> **INPUT RECORDS**:
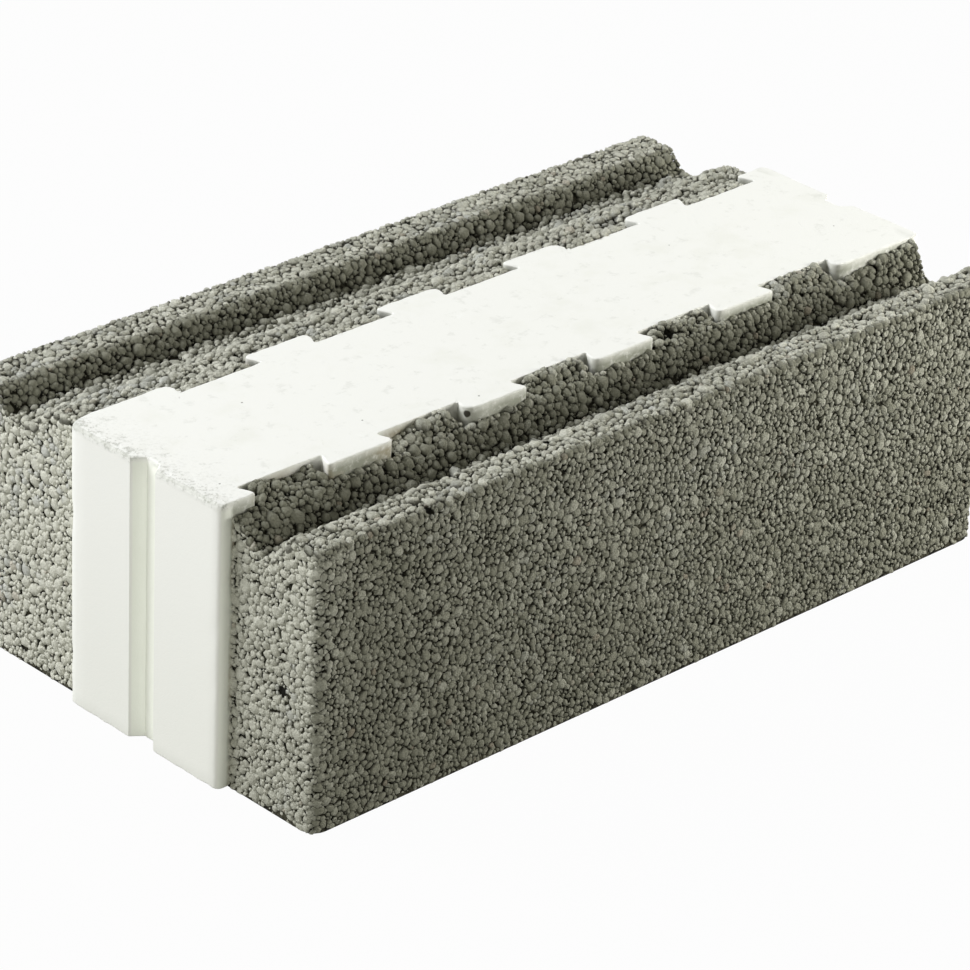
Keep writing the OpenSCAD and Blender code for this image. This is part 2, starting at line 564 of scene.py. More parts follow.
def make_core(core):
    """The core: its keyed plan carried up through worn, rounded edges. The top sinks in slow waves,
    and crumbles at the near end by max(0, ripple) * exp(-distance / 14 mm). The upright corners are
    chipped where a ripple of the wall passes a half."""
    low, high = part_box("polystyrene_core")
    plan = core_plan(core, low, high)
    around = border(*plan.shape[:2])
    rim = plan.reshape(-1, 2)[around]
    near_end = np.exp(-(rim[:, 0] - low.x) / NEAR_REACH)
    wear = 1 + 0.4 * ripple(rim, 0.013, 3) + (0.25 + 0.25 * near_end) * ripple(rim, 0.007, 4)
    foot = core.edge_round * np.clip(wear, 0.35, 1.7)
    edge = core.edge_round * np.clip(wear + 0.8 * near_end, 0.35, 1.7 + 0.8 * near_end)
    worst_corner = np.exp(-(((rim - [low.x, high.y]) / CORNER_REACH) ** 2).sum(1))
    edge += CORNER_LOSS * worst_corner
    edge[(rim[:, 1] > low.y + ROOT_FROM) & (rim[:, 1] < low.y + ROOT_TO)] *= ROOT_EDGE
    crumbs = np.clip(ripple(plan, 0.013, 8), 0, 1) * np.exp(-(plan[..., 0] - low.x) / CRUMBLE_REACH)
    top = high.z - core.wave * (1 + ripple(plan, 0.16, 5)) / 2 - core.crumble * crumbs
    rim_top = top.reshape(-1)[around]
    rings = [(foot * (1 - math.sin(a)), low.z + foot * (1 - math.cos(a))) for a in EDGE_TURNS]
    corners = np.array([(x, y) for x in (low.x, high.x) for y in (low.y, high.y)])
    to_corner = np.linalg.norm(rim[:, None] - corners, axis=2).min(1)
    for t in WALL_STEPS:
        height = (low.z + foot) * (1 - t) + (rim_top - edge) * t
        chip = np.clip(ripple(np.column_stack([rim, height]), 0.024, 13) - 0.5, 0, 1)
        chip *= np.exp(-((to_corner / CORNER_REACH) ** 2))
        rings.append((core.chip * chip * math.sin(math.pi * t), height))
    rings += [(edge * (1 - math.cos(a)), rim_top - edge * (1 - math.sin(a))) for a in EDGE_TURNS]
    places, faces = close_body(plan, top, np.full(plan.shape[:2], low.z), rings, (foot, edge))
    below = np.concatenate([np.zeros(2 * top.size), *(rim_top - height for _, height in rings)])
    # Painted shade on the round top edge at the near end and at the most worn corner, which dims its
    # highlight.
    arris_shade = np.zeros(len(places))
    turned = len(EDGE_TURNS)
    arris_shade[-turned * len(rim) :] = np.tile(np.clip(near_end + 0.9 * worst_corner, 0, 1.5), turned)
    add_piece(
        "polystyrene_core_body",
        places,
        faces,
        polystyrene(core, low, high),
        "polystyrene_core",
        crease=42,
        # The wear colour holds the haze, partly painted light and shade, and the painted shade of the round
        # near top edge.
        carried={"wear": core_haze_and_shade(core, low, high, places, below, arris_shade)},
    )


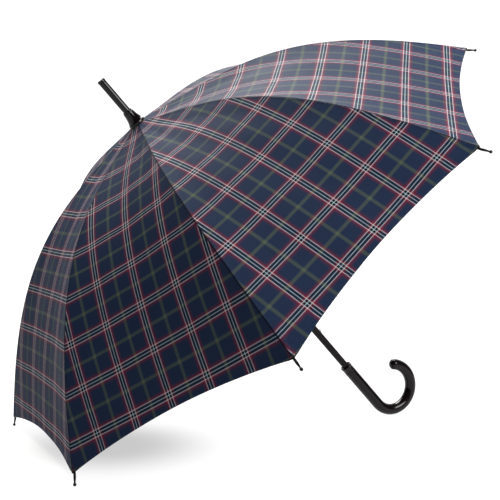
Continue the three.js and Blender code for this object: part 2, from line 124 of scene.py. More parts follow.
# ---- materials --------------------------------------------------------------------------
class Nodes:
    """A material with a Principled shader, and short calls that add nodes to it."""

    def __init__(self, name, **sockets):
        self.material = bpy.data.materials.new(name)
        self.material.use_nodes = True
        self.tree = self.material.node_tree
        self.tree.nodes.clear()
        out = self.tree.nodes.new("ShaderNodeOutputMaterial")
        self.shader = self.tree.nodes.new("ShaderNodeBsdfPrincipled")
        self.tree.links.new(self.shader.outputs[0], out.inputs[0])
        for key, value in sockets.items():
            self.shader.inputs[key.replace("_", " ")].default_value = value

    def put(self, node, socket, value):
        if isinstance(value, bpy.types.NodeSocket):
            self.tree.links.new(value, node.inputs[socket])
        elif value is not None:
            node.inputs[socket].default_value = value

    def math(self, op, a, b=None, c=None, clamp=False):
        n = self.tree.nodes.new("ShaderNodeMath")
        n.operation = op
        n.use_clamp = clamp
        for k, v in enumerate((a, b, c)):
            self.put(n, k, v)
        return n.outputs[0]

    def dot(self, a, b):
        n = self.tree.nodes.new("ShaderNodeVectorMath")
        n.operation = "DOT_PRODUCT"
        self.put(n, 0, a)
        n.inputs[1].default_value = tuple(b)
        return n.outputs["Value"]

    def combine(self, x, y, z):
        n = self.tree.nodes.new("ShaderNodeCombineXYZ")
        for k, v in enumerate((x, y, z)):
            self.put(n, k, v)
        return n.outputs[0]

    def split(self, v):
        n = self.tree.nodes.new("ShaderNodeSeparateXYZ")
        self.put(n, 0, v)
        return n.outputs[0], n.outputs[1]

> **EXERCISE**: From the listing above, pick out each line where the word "scene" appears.

> **CORRECT RESULT**:
Keep writing the OpenSCAD and Blender code for this image. This is part 2, starting at line 564 of scene.py. More parts follow.
Continue the three.js and Blender code for this object: part 2, from line 124 of scene.py. More parts follow.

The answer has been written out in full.